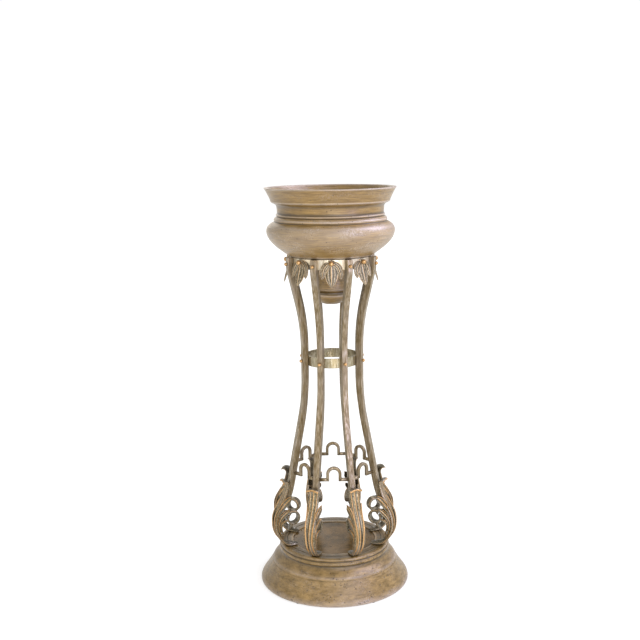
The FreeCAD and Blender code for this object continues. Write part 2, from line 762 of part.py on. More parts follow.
# ---------------------------------------------------------------------------
# Scrolls inside the brackets
# ---------------------------------------------------------------------------
def make_scroll(bracket):
    """Flat strip that leaves the leaf's back, rolls towards the axis and curls up again."""
    body = new_body("scroll_strip")
    centre_x, centre_z = "scroll_place", "scroll_height"

    def spot(radius, right, up, drop="0"):
        return ("%s + (%s) * %s" % (centre_x, radius, right), "%s + (%s) * %s - %s" % (centre_z, radius, up, drop))

    outer, inner = "scroll_radius", "(scroll_radius - strip_thickness)"
    curl_outer, curl_inner = "(scroll_radius - 3)", "(scroll_radius - 3 - strip_thickness)"
    sketch = new_sketch(body, "scroll_side", "XZ_Plane")
    outline(sketch, ("leaf_reach - leaf_thickness - 4", "scroll_height + scroll_radius + 8"), [
        arc(("scroll_place + scroll_radius * 1.05", "scroll_height + scroll_radius + 6"), spot(outer, 0, 1)),
        arc(spot(outer, -1, 0), spot(outer, 0, -1)),
        arc(spot(curl_outer, 0.7071, -0.7071, "3"), spot(curl_outer, 1, 0, "3")),
        line(*spot(curl_inner, 1, 0, "3")),
        arc(spot(curl_inner, 0.7071, -0.7071, "3"), spot(inner, 0, -1)),
        arc(spot(inner, -1, 0), spot(inner, 0, 1)),
        arc(("scroll_place + scroll_radius * 1.05", "scroll_height + scroll_radius - 2"),
            ("leaf_reach - leaf_thickness - 4", "scroll_height + scroll_radius + 1")),
    ])
    padded(body, "scroll_roll", sketch, "strip_width")
    sketch = new_sketch(body, "scroll_tail_side", "XZ_Plane")
    outline(sketch, ("scroll_place - scroll_radius * 0.5", "scroll_height - scroll_radius * 0.8"), [
        arc(("scroll_place - scroll_radius * 0.25", "scroll_height - scroll_radius * 1.2"),
            ("scroll_place + scroll_radius * 0.15", "scroll_height - scroll_radius * 1.55")),
        arc(("scroll_place + scroll_radius * 0.38", "scroll_height - scroll_radius * 1.15"),
            ("scroll_place + scroll_radius * 0.5", "scroll_height - scroll_radius * 0.8")),
    ])
    padded(body, "scroll_tail", sketch, "strip_width * 0.7")
    seated = doc.addObject("Part::Cut", "scroll_pattern")
    seated.Base = body
    seated.Tool = bracket
    return seated


# ---------------------------------------------------------------------------
# Leaves on the collar
# ---------------------------------------------------------------------------
def make_leaf():
    """Three-lobed leaf that hangs from the collar and curls away from it."""
    body = new_body("leaf_ornament_pattern")
    sketch = new_sketch(body, "leaf_front", "YZ_Plane", lift="leaf_seat")
    right = [
        arc(("9", "collar_top - 3"), ("10.5", "collar_top - 12")),
        arc(("leaf_half * 0.72", "collar_top - 19"), ("leaf_half * 0.96", "collar_top - 33")),
        arc(("leaf_half", "collar_top - 41"), ("leaf_half * 0.84", "collar_top - leaf_drop * 0.70")),
        arc(("leaf_half * 0.66", "collar_top - leaf_drop * 0.64"),
            ("leaf_half * 0.55", "collar_top - leaf_drop * 0.55")),
        arc(("leaf_half * 0.50", "collar_top - leaf_drop * 0.77"), ("0", "leaf_tip")),
    ]
    top = ("0", "collar_top")
    tip, left = backwards(top, right)
    mirrored = [(None if middle is None else ("-(%s)" % middle[0], middle[1]), ("-(%s)" % end[0], end[1]))
                for middle, end in left[:-1]] + [(("-(9)", "collar_top - 3"), top)]
    outline(sketch, top, right + mirrored)
    padded(body, "leaf_block", sketch, "leaf_bulge + leaf_plate + 8", symmetric=False)
    seat, plate = "leaf_seat", "leaf_plate"
    far = "leaf_seat + leaf_bulge + leaf_plate + 20"
    sketch = new_sketch(body, "leaf_front_curve", "XZ_Plane")
    outline(sketch, (far, "collar_top + 5"), [
        line("%s + %s" % (seat, plate), "collar_top + 5"),
        line("%s + %s" % (seat, plate), "collar_top - 17"),
        arc(("%s + leaf_bulge * 0.55 + %s" % (seat, plate), "collar_top - leaf_drop * 0.45"),
            ("%s + leaf_bulge * 0.8 + %s * 0.8" % (seat, plate), "collar_top - leaf_drop * 0.72")),
        arc(("%s + leaf_bulge * 0.88 + %s * 0.8" % (seat, plate), "collar_top - leaf_drop * 0.88"),
            ("%s + leaf_bulge * 1.3" % seat, "leaf_tip - 2")),
        line(far, "leaf_tip - 2"),
    ])
    cut_through(body, "leaf_front_carving", sketch)
    sketch = new_sketch(body, "leaf_back_curve", "XZ_Plane")
    outline(sketch, ("%s - 5" % seat, "collar_top - collar_depth * 0.8"), [
        line(seat, "collar_top - collar_depth * 0.8"),
        arc(("%s + leaf_bulge * 0.45" % seat, "collar_top - leaf_drop * 0.5"),
            ("%s + leaf_bulge * 0.76" % seat, "collar_top - leaf_drop * 0.72")),
        arc(("%s + leaf_bulge * 0.82" % seat, "collar_top - leaf_drop * 0.88"),
            ("%s + leaf_bulge * 1.1" % seat, "leaf_tip - 5")),
        line("%s - 5" % seat, "leaf_tip - 5"),
    ])
    cut_through(body, "leaf_back_carving", sketch)
    sketch = new_sketch(body, "leaf_stud_circle", "YZ_Plane")
    circle(sketch, "0", "stud_height", "shank_radius + hole_gap")
    cut_through(body, "leaf_stud_hole", sketch)
    return body


# ---------------------------------------------------------------------------
# Seat and drop cup
# ---------------------------------------------------------------------------
def make_seat():
    """Round plate welded inside the collar; the bowl stands on it and the cup hangs from it."""
    body = new_body("bowl_seat")
    disc(body, "seat_plate", "collar_radius - band_thickness", "seat_top - seat_thickness", "seat_thickness")
    sketch = new_sketch(body, "seat_hole_circle", "XY_Plane")
    circle(sketch, "0", "0", "bolt_radius + hole_gap")
    cut_through(body, "seat_hole", sketch)
    return body


def make_seat_pads():
    """Pads between the seat plate and the bowl's foot ring."""
    body = new_body("seat_pads")
    pad = disc(body, "seat_pad", "seat_pad_radius", "seat_top", "seat_pad_height",
               x="bowl_foot - seat_pad_radius - 2")
    around(body, "seat_pad_ring", pad, "4")
    return body


def make_cup():
    """Turned pendant with a bead, hung under the collar."""
    body = new_body("drop_cup")
    top = "seat_top - seat_thickness"
    web = "(cup_bead_height + 14)"
    turned(body, "cup_turning", ("cup_radius - 2 - cup_wall", top), [
        line("cup_radius - 2", top),
        line("cup_radius - 2", top + " - 6"),
        arc(("cup_radius - 4", "(%s + cup_bead_height) / 2" % top),
            ("cup_radius + 1", "cup_bead_height + 7")),
        line("cup_radius + 1", "cup_bead_height + cup_bead"),
        arc(("cup_radius + cup_bead + 1", "cup_bead_height"),
            ("cup_radius + 1", "cup_bead_height - cup_bead")),
        arc(("cup_radius * 0.78", "cup_foot + 8.2"), ("cup_radius * 0.16", "cup_foot")),
        line("0", "cup_foot"),
        line("0", "cup_foot + cup_wall"),
        line("cup_radius * 0.12", "cup_foot + cup_wall"),
        arc(("cup_radius * 0.70", "cup_foot + cup_wall + 9"), ("cup_radius - cup_wall", "cup_bead_height")),
        line("cup_radius - 4 - cup_wall", web),
        line("bolt_radius + hole_gap", web),
        line("bolt_radius + hole_gap", web + " + 10"),
        line("cup_radius - 5 - cup_wall", web + " + 10"),
    ])
    return body


def make_cup_bolt():
    """Bolt down through the seat plate into the cup's web."""
    body = new_body("cup_bolt")
    disc(body, "bolt_cap", "bolt_radius * 1.7", "seat_top + washer_thickness", "bolt_head")
    disc(body, "bolt_shank", "bolt_radius", "cup_bead_height + 12",
         "seat_top + washer_thickness - cup_bead_height - 12")
    return body


def make_cup_washer():
    body = new_body("cup_washer")
    disc(body, "washer_disc", "washer_radius", "seat_top", "washer_thickness")
    sketch = new_sketch(body, "washer_circle", "XY_Plane")
    circle(sketch, "0", "0", "bolt_radius + hole_gap")
    cut_through(body, "washer_hole", sketch)
    return body


# ---------------------------------------------------------------------------
# Bowl
# ---------------------------------------------------------------------------
def make_bowl():
    """Turned planter: foot ring, belly, two beads, throat and flared rim."""
    body = new_body("bowl")

    def belly(share, rise):
        return ("bowl_foot + (belly_radius - bowl_foot) * %s" % share, "collar_top + belly_rise * %s" % rise)

    def neck(out, share):
        """A place between the belly's shoulder and the rim."""
        return ("throat_radius + %s" % out, "belly_height + (rim_top - belly_height) * %s" % share)

    flare = "(rim_radius - throat_radius)"
    turned(body, "bowl_turning", ("0", "bowl_base + foot_hollow"), [
        line("bowl_foot - foot_ring - 2", "bowl_base + foot_hollow"),
        line("bowl_foot - foot_ring", "bowl_base"),
        line("bowl_foot", "bowl_base"),
        line("bowl_foot + 1", "collar_top + lift_gap"),
        line("collar_radius + 2", "collar_top + lift_gap"),
        arc(belly(0.46, 0.30), belly(0.72, 0.47)),
        arc(belly(0.93, 0.70), ("belly_radius", "belly_height")),
        arc(("belly_radius - 3.2", "belly_height + 11"), neck("8.5", 0.215)),
        line(*neck("8", 0.235)),
        arc(neck("9.4", 0.262), neck("8", 0.30)),
        arc(neck("5", 0.325), neck("1", 0.335)),
        line(*neck("0.6", 0.345)),
        arc(neck("3.4", 0.37), neck("0.4", 0.395)),
        line(*neck("0", 0.41)),
        line(*neck("0", 0.52)),
        arc(neck("1.5", 0.60), neck("7", 0.635)),
        arc(neck("13", 0.645), neck(flare + " * 0.49", 0.675)),
        line(*neck(flare + " * 0.51", 0.705)),
        arc(neck(flare + " * 0.64", 0.83), neck(flare + " * 0.88", 0.94)),
        line("rim_radius", "rim_top - 3"),
        arc(("rim_radius - 0.6", "rim_top - 0.8"), ("rim_radius - 2.5", "rim_top")),
        line("rim_radius - bowl_wall + 2", "rim_top"),
        line("rim_radius - bowl_wall - 1", "rim_top - 3"),
        line(*neck(flare + " * 0.40", 0.84)),
        line(*neck(flare + " * 0.27 - bowl_wall + 1", 0.66)),
        line("throat_radius - bowl_wall", "belly_height + (rim_top - belly_height) * 0.56"),
        line("throat_radius - bowl_wall", "belly_height + (rim_top - belly_height) * 0.30"),
        line("belly_radius - bowl_wall - 3", "belly_height + 12"),
        line("belly_radius - bowl_wall", "belly_height"),
        arc(("belly_radius - bowl_wall - 7", "belly_height - 20"),
            ("bowl_foot + (belly_radius - bowl_foot) * 0.5",
             "collar_top + belly_rise * 0.47 + bowl_wall * 0.4")),
        line("bowl_foot * 0.86", "bowl_base + foot_hollow + bowl_wall"),
        line("0", "bowl_base + foot_hollow + bowl_wall"),
    ])
    return body


# ---------------------------------------------------------------------------
# The whole object
# ---------------------------------------------------------------------------
def build():
    kept = [make_plinth(), make_plinth_disc(), make_floor_pads(), make_foot_screws()]
    leg = make_leg()
    link = make_link()
    leaf = make_leaf()
    doc.recompute()
    bracket = make_bracket(leg)
    doc.recompute()
    scroll = make_scroll(bracket)
    kept += place_around(leg, "leg", "half_step")
    kept += place_around(bracket, "acanthus_bracket", "half_step")
    kept += place_around(scroll, "scroll", "half_step")
    kept += place_around(link, "arch_link")
    kept += place_around(leaf, "leaf_ornament")
    kept.append(make_band("waist_ring", "waist_radius", "(waist_height - waist_depth / 2)", "waist_depth",
                          [("waist_rivet_hole", "waist_height", "0")]))
    kept.append(make_band("collar_ring", "collar_radius", "collar_foot", "collar_depth",
                          [("collar_rivet_hole", "rivet_height", "0"),
                           ("leaf_stud_hole", "stud_height", "half_step")]))
    rivets = make_rivets("waist_rivets", "waist_radius - band_thickness", "waist_face + hole_gap",
                         "waist_height", "ball_radius", "ball_stand")
    turn_about_axis(rivets, "half_step - 90")
    kept.append(rivets)
    rivets = make_rivets("collar_rivets", "collar_radius - band_thickness", "collar_face + hole_gap",
                         "rivet_height", "ball_radius", "ball_stand")
    turn_about_axis(rivets, "half_step - 90")
    kept.append(rivets)
    studs = make_rivets("leaf_studs", "collar_radius - band_thickness", "leaf_seat + leaf_plate",
                        "stud_height", "stud_radius", "stud_stand")
    turn_about_axis(studs, "-90")
    kept.append(studs)
    kept += [make_seat(), make_seat_pads(), make_cup(), make_cup_bolt(), make_cup_washer(), make_bowl()]
    doc.recompute()
    return kept


def check(kept):
    """Stops if any object failed, or a sub-part's shape is empty or not valid."""
    for item in doc.Objects:
        if {"Invalid", "Error"} & set(item.State):
            raise RuntimeError("%s failed: %s" % (item.Label, item.State))
    for item in kept:
        shape = item.Shape
        if shape.isNull() or not shape.isValid() or not shape.Solids:
            raise RuntimeError("%s has no sound shape" % item.Label)


def export(kept):
    os.makedirs("parts", exist_ok=True)
    for item in kept:
        item.Shape.exportStep("parts/%s.step" % item.Label)
    print("%d sub-parts, %d solids" % (len(kept), sum(len(item.Shape.Solids) for item in kept)))


sub_parts = build()
check(sub_parts)
export(sub_parts)
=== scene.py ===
# %% [markdown]
# # A jardiniere on a stand
# A turned bowl sits in the collar of a waisted cage. The cage has eight square bars, each
# held by a cast acanthus bracket on a round moulded plinth. The CAD model gives every
# place and size. Here the turned, cast and carved pieces get the modelling that CAD leaves
# plain, and every surface gets its finish. This cell loads the CAD model as the frame.

# %% Load the frame
import math

import bmesh
import bpy
from mathutils import Matrix, Vector


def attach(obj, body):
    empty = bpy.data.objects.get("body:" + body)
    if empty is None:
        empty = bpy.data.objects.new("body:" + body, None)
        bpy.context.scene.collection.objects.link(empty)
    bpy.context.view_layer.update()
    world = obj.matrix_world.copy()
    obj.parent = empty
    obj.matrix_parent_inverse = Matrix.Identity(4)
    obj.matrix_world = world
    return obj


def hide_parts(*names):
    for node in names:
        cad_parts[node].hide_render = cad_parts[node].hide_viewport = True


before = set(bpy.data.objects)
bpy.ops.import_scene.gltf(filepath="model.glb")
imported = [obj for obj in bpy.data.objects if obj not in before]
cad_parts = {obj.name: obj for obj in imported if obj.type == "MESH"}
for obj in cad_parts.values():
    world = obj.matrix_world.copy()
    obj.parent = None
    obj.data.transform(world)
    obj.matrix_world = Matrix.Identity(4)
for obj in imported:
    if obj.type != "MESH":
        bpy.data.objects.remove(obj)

scene = bpy.context.scene
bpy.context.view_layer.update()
MM = 0.001
COUNT = 8                      # bars, brackets, scrolls, arches and leaves
STEP = 2 * math.pi / COUNT
FRONT = -math.pi / 2           # the front looks along -Y

# %% [markdown]
# ## Camera
# The photograph was taken from above the rim's height, a few metres away, with a long lens.
# A camera that looks slightly down gives the plinth's wide ellipse and the bowl's flat one.
# It stands a little to the left of the front, so the two front bars are not quite mirrored.
# Its place could be typed as one matrix, but a few named turns can be read and adjusted.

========

Working from the data above, extract solely the lines from the one containing "item in kept)))" through the one containing "for node in", exactly as they appear, both included.

    print("%d sub-parts, %d solids" % (len(kept), sum(len(item.Shape.Solids) for item in kept)))


sub_parts = build()
check(sub_parts)
export(sub_parts)
=== scene.py ===
# %% [markdown]
# # A jardiniere on a stand
# A turned bowl sits in the collar of a waisted cage. The cage has eight square bars, each
# held by a cast acanthus bracket on a round moulded plinth. The CAD model gives every
# place and size. Here the turned, cast and carved pieces get the modelling that CAD leaves
# plain, and every surface gets its finish. This cell loads the CAD model as the frame.

# %% Load the frame
import math

import bmesh
import bpy
from mathutils import Matrix, Vector


def attach(obj, body):
    empty = bpy.data.objects.get("body:" + body)
    if empty is None:
        empty = bpy.data.objects.new("body:" + body, None)
        bpy.context.scene.collection.objects.link(empty)
    bpy.context.view_layer.update()
    world = obj.matrix_world.copy()
    obj.parent = empty
    obj.matrix_parent_inverse = Matrix.Identity(4)
    obj.matrix_world = world
    return obj


def hide_parts(*names):
    for node in names:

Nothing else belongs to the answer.